#### Given records

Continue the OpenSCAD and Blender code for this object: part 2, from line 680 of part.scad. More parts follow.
* * *
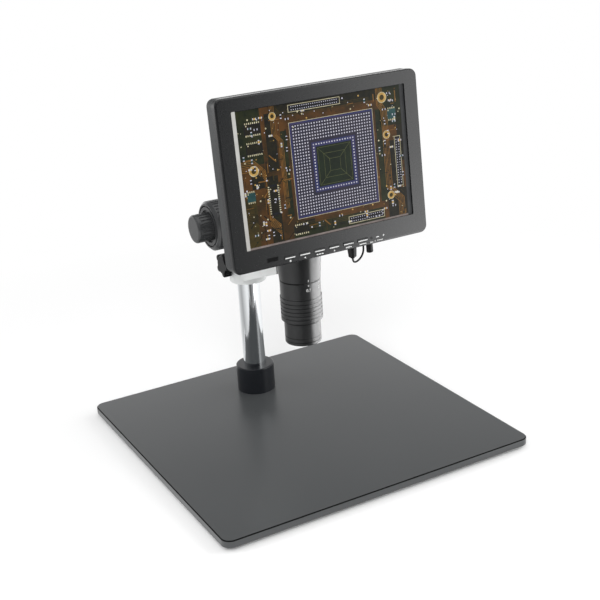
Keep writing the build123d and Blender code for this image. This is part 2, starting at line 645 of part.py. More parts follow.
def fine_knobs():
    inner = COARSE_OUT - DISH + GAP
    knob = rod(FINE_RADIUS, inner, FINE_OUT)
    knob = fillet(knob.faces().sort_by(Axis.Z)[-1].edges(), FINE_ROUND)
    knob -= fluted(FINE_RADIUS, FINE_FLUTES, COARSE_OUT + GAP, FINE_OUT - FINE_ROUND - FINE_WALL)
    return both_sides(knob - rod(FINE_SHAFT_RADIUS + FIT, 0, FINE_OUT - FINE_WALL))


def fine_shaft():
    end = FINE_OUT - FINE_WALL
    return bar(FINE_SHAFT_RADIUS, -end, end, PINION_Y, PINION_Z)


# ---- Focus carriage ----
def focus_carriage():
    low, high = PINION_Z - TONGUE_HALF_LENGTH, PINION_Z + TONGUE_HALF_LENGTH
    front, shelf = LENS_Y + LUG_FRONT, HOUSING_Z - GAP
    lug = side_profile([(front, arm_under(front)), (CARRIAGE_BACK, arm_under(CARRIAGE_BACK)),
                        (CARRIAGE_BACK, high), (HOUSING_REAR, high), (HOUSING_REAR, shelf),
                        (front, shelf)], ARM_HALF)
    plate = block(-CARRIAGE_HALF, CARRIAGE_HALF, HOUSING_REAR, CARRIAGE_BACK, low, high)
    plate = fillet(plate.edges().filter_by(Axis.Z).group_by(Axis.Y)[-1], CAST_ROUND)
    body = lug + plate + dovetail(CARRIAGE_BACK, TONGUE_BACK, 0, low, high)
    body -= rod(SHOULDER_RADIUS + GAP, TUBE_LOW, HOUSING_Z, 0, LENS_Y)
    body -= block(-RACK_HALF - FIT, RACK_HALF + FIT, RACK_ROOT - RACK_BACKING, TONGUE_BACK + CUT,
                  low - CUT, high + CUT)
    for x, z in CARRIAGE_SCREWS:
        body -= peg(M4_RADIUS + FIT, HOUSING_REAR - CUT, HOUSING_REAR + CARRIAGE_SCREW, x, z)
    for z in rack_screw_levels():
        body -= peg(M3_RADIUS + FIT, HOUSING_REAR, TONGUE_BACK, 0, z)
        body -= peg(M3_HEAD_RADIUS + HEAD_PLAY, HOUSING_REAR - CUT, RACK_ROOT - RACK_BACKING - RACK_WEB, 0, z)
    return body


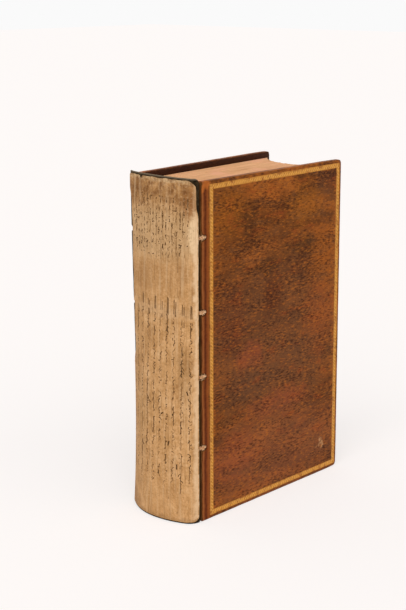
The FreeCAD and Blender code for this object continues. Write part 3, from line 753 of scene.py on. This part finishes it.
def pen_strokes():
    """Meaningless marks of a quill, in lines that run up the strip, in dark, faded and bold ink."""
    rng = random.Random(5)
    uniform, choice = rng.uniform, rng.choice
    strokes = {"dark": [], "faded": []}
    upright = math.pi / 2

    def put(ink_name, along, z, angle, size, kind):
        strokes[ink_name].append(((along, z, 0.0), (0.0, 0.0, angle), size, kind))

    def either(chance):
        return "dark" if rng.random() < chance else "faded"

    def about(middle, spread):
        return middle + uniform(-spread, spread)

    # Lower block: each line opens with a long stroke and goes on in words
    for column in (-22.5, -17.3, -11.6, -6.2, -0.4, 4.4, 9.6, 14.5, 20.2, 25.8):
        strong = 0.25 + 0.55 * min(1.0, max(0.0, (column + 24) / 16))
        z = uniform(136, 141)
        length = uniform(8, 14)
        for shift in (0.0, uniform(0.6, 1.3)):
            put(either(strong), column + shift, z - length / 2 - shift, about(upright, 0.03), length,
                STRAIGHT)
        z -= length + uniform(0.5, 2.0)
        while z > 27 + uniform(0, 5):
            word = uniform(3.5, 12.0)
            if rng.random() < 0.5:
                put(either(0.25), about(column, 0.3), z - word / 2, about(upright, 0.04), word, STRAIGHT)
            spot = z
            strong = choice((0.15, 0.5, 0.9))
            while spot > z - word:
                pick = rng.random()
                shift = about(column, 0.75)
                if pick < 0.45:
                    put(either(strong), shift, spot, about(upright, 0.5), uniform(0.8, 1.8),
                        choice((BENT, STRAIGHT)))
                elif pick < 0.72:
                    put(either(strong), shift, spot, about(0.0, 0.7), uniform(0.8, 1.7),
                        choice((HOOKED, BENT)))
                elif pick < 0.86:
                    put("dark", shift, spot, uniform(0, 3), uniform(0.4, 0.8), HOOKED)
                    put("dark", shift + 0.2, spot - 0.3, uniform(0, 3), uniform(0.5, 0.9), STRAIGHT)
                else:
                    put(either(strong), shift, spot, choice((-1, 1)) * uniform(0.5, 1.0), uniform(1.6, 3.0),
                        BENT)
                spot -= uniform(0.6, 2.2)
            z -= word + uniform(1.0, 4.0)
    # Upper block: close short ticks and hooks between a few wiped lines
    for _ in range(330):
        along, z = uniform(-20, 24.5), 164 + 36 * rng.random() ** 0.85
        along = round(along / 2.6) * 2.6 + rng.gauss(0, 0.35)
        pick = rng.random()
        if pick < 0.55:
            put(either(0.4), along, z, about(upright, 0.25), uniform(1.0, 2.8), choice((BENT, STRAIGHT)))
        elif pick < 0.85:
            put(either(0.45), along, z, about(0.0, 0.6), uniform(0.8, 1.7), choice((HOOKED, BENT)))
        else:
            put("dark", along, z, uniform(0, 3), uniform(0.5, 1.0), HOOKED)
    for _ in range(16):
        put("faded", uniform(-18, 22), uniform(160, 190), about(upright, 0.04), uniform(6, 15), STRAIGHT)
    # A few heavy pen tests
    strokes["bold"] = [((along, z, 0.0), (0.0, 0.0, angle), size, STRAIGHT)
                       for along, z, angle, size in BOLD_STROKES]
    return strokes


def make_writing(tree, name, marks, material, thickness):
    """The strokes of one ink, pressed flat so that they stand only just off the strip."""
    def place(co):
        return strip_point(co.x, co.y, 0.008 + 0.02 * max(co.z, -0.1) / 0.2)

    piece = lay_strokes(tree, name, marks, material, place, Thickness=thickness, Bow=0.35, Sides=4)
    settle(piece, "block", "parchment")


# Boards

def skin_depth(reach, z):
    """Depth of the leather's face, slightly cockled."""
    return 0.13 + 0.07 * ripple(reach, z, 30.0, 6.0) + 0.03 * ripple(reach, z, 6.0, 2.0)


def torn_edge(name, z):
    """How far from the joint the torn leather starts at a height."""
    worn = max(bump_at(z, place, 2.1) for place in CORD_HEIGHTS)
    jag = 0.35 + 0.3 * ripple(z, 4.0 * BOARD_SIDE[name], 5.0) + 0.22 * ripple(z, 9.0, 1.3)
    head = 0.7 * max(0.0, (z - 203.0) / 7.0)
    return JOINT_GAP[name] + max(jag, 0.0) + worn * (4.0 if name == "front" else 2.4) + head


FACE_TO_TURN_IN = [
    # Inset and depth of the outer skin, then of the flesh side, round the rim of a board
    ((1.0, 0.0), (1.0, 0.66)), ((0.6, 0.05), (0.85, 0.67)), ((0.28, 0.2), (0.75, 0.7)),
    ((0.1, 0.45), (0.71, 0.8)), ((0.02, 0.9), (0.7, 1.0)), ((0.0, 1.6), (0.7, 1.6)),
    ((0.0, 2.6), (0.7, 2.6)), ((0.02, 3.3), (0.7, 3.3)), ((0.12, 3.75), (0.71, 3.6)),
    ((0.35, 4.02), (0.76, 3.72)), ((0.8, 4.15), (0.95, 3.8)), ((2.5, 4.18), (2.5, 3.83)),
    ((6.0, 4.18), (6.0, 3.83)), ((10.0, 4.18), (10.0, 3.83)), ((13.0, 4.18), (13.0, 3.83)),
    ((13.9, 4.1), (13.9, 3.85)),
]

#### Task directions
Figure out how many lines of the data above include "Blender", then give the number and nothing more.

#### Solution to the exercise
3